Thursday, October 02, 2008

Pitching follies

The Cubs gagged away home field advantage last night because Ryan Dempster was left in the game two batters too long.

Mishandling the pitchers was a problem (though by no means the only one) last year as well. In game 1 last year, he took out Carlos Zambrano, who was doing great, too early to save him for a game that never came. Then, in the next two games, he failed to realize his starter had nothing and left them in too long.

Same thing yesterday. Dempster never had control. He threw 109 pitches, but only 57 strikes (I can't believe it was that many), and walked seven. Three of them scored on a grand slam in the fifth. That was one of those rare strikes.

And that's the problem. By the fifth, he had so little control, I was afraid he would throw a strike. Because if you're wild out of the strike zone, you could be wild in the zone and leave a pitch fat. That's what happened, and it was game over.

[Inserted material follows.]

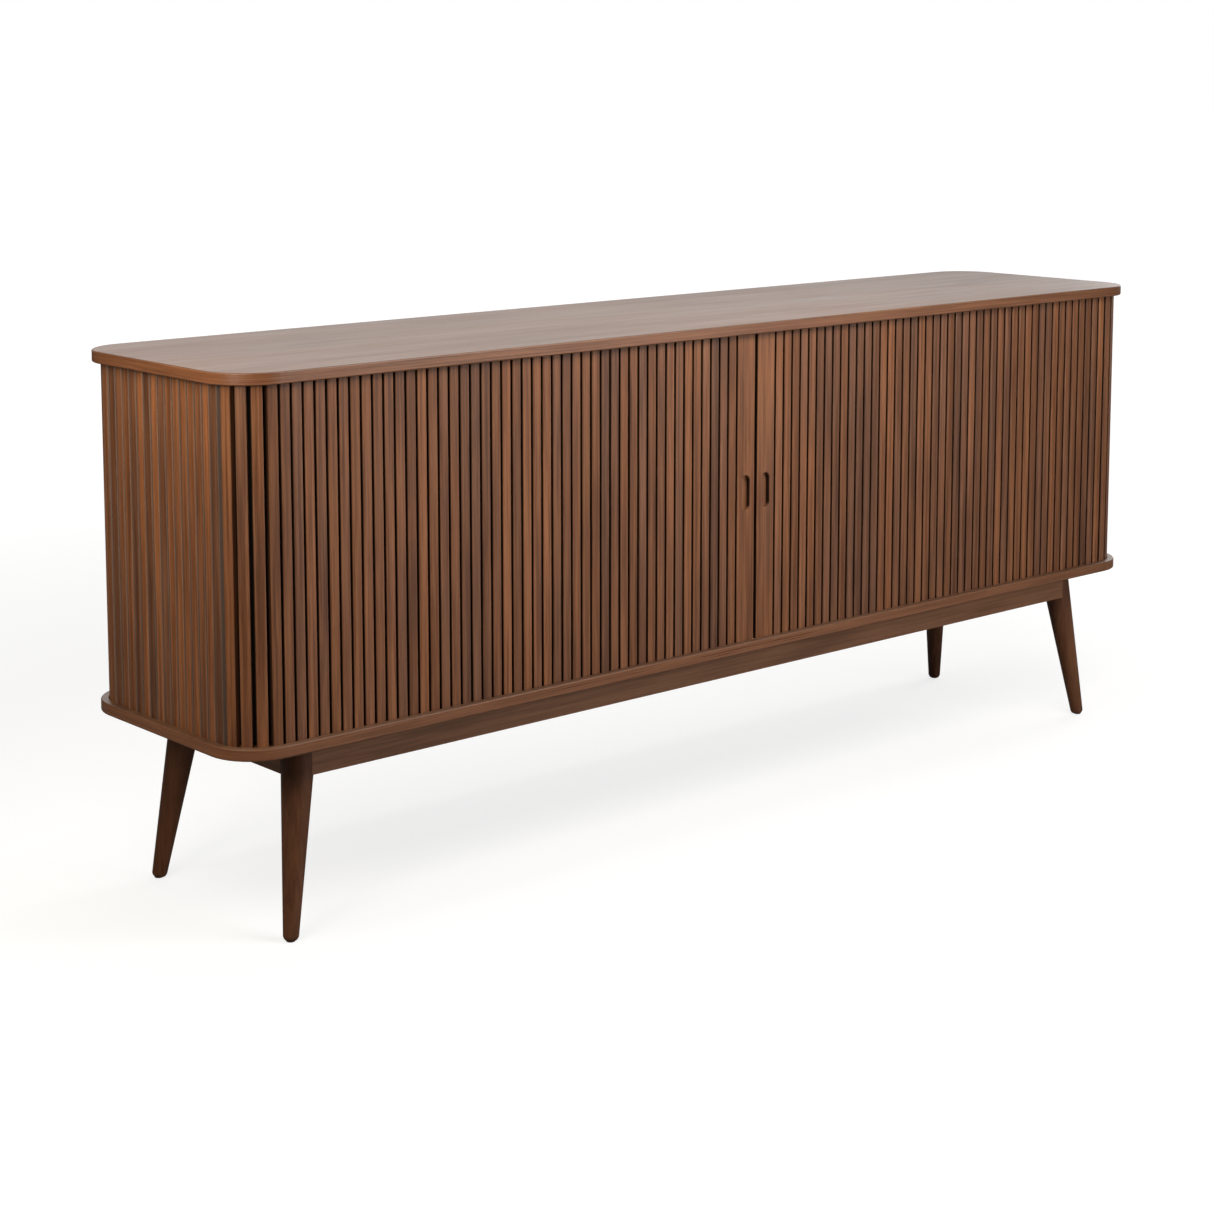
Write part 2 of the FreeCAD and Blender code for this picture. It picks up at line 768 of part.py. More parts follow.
def make_lead_slat(label, hand):
    """The wide slat at the seam: tongues for the grooves, a thicker middle and a finger recess."""
    body = new_body(label)
    tongue = new_sketch(body, label + "_tongue_section", "XY_Plane")
    draw_rectangle(tongue, "lead_width", "slat_thickness")
    pad(body, tongue, label + "_tongue", "inner_height + 2 * groove_depth - slat_bottom_gap - slat_top_gap")
    thick = new_sketch(
        body,
        label + "_middle_section",
        "XY_Plane",
        "groove_depth - slat_bottom_gap + lead_shoulder_gap",
    )
    draw_offset_rectangle(thick)
    pad(body, thick, label + "_middle", "inner_height - 2 * lead_shoulder_gap")
    front = -size("0.5 * slat_thickness")
    round_edges(
        body,
        label + "_edges",
        "slat_round",
        lambda edge: is_upright(edge) and lies_at(edge, "Y", front),
    )
    rim = new_sketch(body, label + "_recess_outline", "XZ_Plane", "0.5 * slat_thickness")
    draw_recess(rim)
    pocket(body, rim, label + "_recess", "recess_depth")
    round_edges(
        body,
        label + "_recess_rim",
        "recess_rim",
        lambda edge: lies_at(edge, "Y", front)
        and edge.BoundBox.XMax < size("0.5 * recess_width") + 0.01
        and edge.BoundBox.XMin > -size("0.5 * recess_width") - 0.01
        and edge.BoundBox.ZMin > size("recess_above_board - recess_height"),
    )
    middle = "lead_pitch - 0.5 * slat_pitch + 0.5 * slat_width - 0.5 * lead_width"
    place(
        body,
        middle if hand == RIGHT else flipped(middle),
        "-0.5 * board_depth + tambour_inset + 0.5 * slat_thickness",
        "under_height + board_thickness - groove_depth + slat_bottom_gap",
    )
    return keep(label, body)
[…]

But it wasn't just the walks that was indicative of a problem, it was all the guys who didn't walk that he got behind. It was how badly he was missing the target.

Entering the fifth, the pitch count was around 80. He struggled to get the pitcher Lowe and walked Furcal on five pitches. At this point, the bullpen should be working and the pitching coach should be on the mound, but that didn't happen. He gets Martin to fly out on a 3-1 pitch, but when he walks Manny after having him 0-2, it was time to call it a night. Unfortunately, he stayed in for two more batters and threw one strike too many.

Hopefully, if Zambrano is going good tonight, Piniella lets him keep going. The Cubs have to treat this as a must win though. If it's bad Carlos tonight, he needs to have a quick hook. There is no point in making the trip to LA if they lose tonight.

The Sox, on the other hand, made the shocking decision to start Javier Vasquez today against Tampa. Vasquez is not a big-game pitcher. At all. By any measure. So, either the Sox are conceding, or they must feel they can outscore whatever he gives up.

2 comments:

Unknown said...
This comment has been removed by the author.
Unknown said...

If my math is correct, the Cubs have now lost *9* consecutive postseason games, dating back to 2003. Their last postseason victory was Game #4 of the 2003 NLCS vs. Florida. They've made the postseason in '07, and '08 and didn't win a single postseason game?! Two great regular seasons have come crashing in October.